-- BEGIN ENTRIES SHOWN --
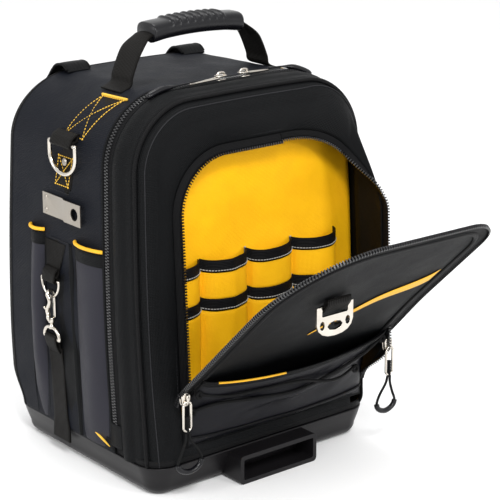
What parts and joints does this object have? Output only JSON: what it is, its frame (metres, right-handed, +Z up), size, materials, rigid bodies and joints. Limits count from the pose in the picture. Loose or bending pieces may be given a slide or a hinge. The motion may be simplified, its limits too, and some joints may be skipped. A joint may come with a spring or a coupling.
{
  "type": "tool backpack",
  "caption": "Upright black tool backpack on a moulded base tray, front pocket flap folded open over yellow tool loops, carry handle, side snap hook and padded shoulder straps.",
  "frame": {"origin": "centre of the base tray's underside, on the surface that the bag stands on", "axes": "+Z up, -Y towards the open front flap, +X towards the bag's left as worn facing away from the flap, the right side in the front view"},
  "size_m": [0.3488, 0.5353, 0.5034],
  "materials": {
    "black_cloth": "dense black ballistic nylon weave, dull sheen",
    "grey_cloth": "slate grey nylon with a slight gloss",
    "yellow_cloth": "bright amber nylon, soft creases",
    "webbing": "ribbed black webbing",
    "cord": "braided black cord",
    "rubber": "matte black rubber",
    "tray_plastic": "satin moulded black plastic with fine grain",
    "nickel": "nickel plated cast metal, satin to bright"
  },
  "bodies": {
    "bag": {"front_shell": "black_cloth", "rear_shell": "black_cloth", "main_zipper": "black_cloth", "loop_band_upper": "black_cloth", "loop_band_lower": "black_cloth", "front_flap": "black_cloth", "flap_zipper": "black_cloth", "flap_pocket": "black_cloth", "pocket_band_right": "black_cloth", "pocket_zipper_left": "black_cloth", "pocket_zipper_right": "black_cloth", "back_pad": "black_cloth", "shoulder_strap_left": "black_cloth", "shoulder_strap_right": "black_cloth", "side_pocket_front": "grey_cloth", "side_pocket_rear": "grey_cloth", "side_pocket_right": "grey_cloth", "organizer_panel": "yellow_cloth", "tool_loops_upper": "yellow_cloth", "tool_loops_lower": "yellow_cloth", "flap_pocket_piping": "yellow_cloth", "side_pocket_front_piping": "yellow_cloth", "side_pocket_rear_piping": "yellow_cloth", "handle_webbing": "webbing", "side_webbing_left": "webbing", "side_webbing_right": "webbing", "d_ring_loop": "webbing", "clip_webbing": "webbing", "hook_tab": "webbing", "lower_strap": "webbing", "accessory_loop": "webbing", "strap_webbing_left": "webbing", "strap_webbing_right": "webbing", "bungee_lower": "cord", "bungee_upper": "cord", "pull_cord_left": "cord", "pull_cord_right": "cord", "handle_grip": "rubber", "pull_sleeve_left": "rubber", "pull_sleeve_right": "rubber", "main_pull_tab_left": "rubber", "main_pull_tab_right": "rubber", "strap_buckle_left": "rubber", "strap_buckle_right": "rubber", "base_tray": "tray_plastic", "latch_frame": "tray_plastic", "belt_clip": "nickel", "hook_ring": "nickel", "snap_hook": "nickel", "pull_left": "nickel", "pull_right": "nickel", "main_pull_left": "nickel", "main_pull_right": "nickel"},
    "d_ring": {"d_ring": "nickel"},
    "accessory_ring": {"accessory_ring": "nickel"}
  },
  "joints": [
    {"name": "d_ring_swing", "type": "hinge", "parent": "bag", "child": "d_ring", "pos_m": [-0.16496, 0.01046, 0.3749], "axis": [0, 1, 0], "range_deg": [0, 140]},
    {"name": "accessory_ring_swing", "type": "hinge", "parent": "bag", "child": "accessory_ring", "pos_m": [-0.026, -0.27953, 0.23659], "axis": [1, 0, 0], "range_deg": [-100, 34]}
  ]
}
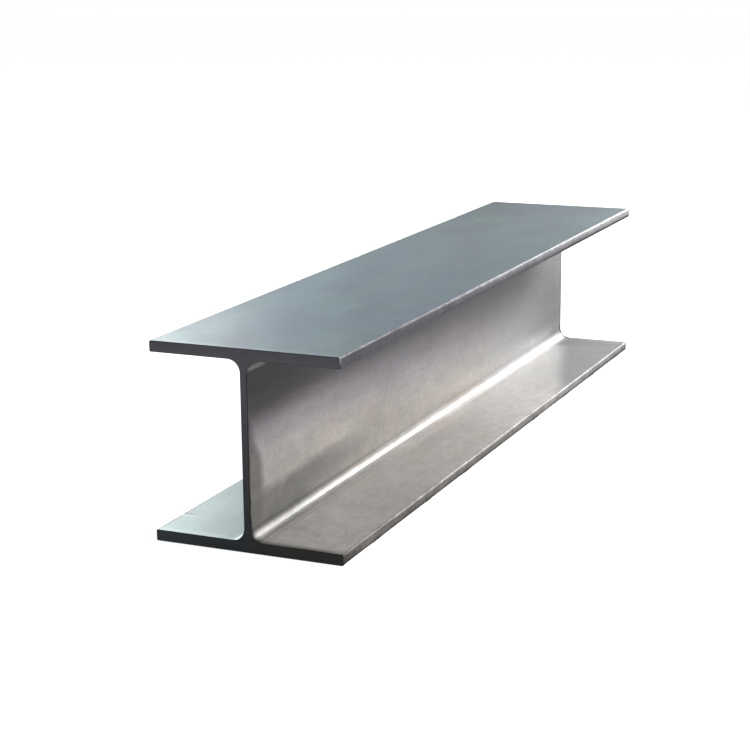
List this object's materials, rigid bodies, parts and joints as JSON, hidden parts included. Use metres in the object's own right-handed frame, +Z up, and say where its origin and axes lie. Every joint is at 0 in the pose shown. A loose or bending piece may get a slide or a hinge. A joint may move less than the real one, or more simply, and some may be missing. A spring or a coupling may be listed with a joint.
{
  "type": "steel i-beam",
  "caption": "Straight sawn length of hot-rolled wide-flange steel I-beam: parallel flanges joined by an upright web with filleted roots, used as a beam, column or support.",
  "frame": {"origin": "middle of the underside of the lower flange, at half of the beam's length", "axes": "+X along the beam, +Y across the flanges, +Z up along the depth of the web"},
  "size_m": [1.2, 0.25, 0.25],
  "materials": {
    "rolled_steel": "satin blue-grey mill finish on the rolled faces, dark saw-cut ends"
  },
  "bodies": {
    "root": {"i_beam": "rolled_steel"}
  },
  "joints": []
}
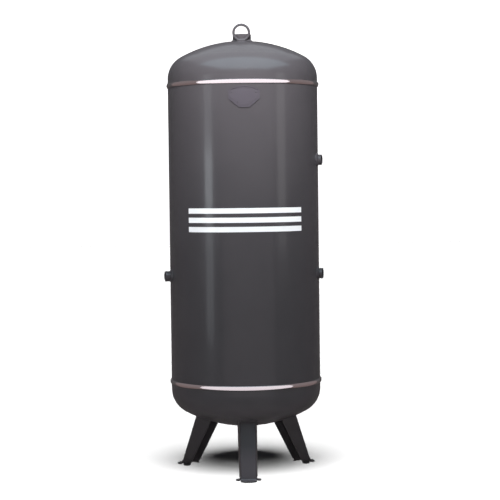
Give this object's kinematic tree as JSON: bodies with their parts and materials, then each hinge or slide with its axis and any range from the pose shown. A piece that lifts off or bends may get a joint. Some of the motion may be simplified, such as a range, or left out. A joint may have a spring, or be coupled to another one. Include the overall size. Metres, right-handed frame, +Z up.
-- END ENTRIES SHOWN --
▶ _DIRECTIVE_
Write down every line of the data exactly as it appears above.

▶ _SOLUTION TO THIS TASK_
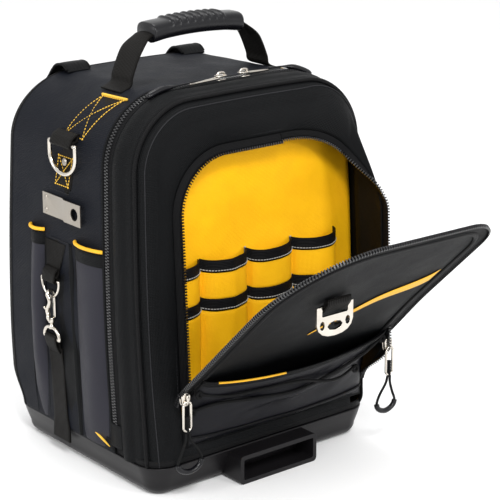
What parts and joints does this object have? Output only JSON: what it is, its frame (metres, right-handed, +Z up), size, materials, rigid bodies and joints. Limits count from the pose in the picture. Loose or bending pieces may be given a slide or a hinge. The motion may be simplified, its limits too, and some joints may be skipped. A joint may come with a spring or a coupling.
{
  "type": "tool backpack",
  "caption": "Upright black tool backpack on a moulded base tray, front pocket flap folded open over yellow tool loops, carry handle, side snap hook and padded shoulder straps.",
  "frame": {"origin": "centre of the base tray's underside, on the surface that the bag stands on", "axes": "+Z up, -Y towards the open front flap, +X towards the bag's left as worn facing away from the flap, the right side in the front view"},
  "size_m": [0.3488, 0.5353, 0.5034],
  "materials": {
    "black_cloth": "dense black ballistic nylon weave, dull sheen",
    "grey_cloth": "slate grey nylon with a slight gloss",
    "yellow_cloth": "bright amber nylon, soft creases",
    "webbing": "ribbed black webbing",
    "cord": "braided black cord",
    "rubber": "matte black rubber",
    "tray_plastic": "satin moulded black plastic with fine grain",
    "nickel": "nickel plated cast metal, satin to bright"
  },
  "bodies": {
    "bag": {"front_shell": "black_cloth", "rear_shell": "black_cloth", "main_zipper": "black_cloth", "loop_band_upper": "black_cloth", "loop_band_lower": "black_cloth", "front_flap": "black_cloth", "flap_zipper": "black_cloth", "flap_pocket": "black_cloth", "pocket_band_right": "black_cloth", "pocket_zipper_left": "black_cloth", "pocket_zipper_right": "black_cloth", "back_pad": "black_cloth", "shoulder_strap_left": "black_cloth", "shoulder_strap_right": "black_cloth", "side_pocket_front": "grey_cloth", "side_pocket_rear": "grey_cloth", "side_pocket_right": "grey_cloth", "organizer_panel": "yellow_cloth", "tool_loops_upper": "yellow_cloth", "tool_loops_lower": "yellow_cloth", "flap_pocket_piping": "yellow_cloth", "side_pocket_front_piping": "yellow_cloth", "side_pocket_rear_piping": "yellow_cloth", "handle_webbing": "webbing", "side_webbing_left": "webbing", "side_webbing_right": "webbing", "d_ring_loop": "webbing", "clip_webbing": "webbing", "hook_tab": "webbing", "lower_strap": "webbing", "accessory_loop": "webbing", "strap_webbing_left": "webbing", "strap_webbing_right": "webbing", "bungee_lower": "cord", "bungee_upper": "cord", "pull_cord_left": "cord", "pull_cord_right": "cord", "handle_grip": "rubber", "pull_sleeve_left": "rubber", "pull_sleeve_right": "rubber", "main_pull_tab_left": "rubber", "main_pull_tab_right": "rubber", "strap_buckle_left": "rubber", "strap_buckle_right": "rubber", "base_tray": "tray_plastic", "latch_frame": "tray_plastic", "belt_clip": "nickel", "hook_ring": "nickel", "snap_hook": "nickel", "pull_left": "nickel", "pull_right": "nickel", "main_pull_left": "nickel", "main_pull_right": "nickel"},
    "d_ring": {"d_ring": "nickel"},
    "accessory_ring": {"accessory_ring": "nickel"}
  },
  "joints": [
    {"name": "d_ring_swing", "type": "hinge", "parent": "bag", "child": "d_ring", "pos_m": [-0.16496, 0.01046, 0.3749], "axis": [0, 1, 0], "range_deg": [0, 140]},
    {"name": "accessory_ring_swing", "type": "hinge", "parent": "bag", "child": "accessory_ring", "pos_m": [-0.026, -0.27953, 0.23659], "axis": [1, 0, 0], "range_deg": [-100, 34]}
  ]
}
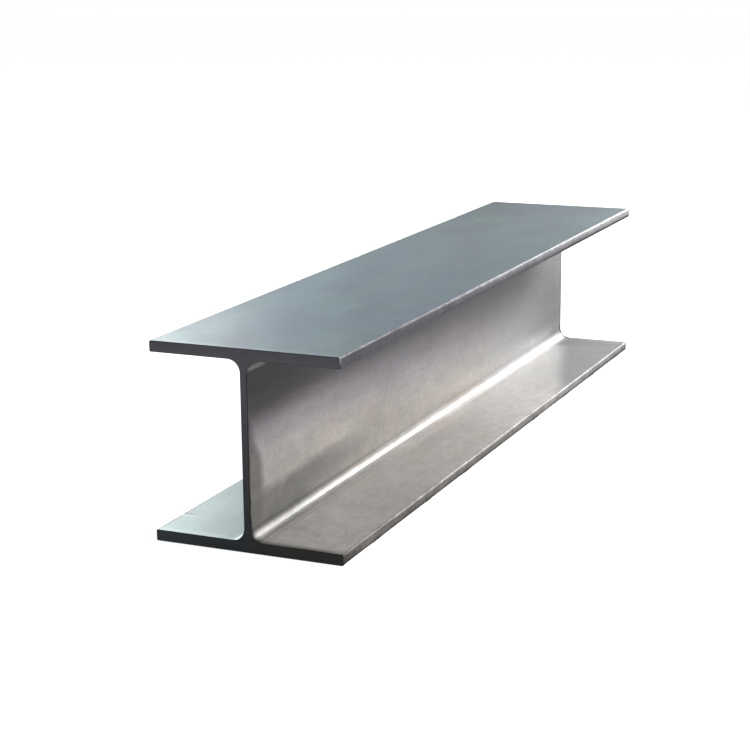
List this object's materials, rigid bodies, parts and joints as JSON, hidden parts included. Use metres in the object's own right-handed frame, +Z up, and say where its origin and axes lie. Every joint is at 0 in the pose shown. A loose or bending piece may get a slide or a hinge. A joint may move less than the real one, or more simply, and some may be missing. A spring or a coupling may be listed with a joint.
{
  "type": "steel i-beam",
  "caption": "Straight sawn length of hot-rolled wide-flange steel I-beam: parallel flanges joined by an upright web with filleted roots, used as a beam, column or support.",
  "frame": {"origin": "middle of the underside of the lower flange, at half of the beam's length", "axes": "+X along the beam, +Y across the flanges, +Z up along the depth of the web"},
  "size_m": [1.2, 0.25, 0.25],
  "materials": {
    "rolled_steel": "satin blue-grey mill finish on the rolled faces, dark saw-cut ends"
  },
  "bodies": {
    "root": {"i_beam": "rolled_steel"}
  },
  "joints": []
}
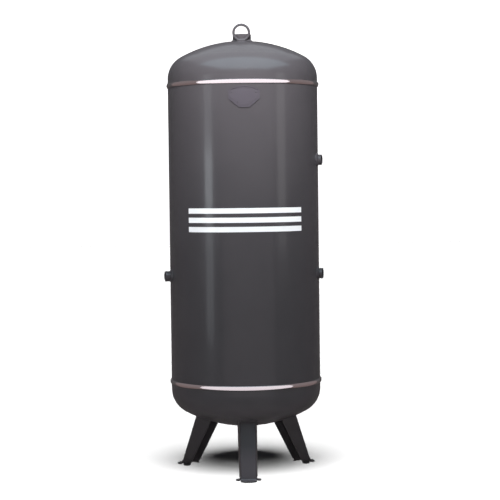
Give this object's kinematic tree as JSON: bodies with their parts and materials, then each hinge or slide with its axis and any range from the pose shown. A piece that lifts off or bends may get a joint. Some of the motion may be simplified, such as a range, or left out. A joint may have a spring, or be coupled to another one. Include the overall size. Metres, right-handed frame, +Z up.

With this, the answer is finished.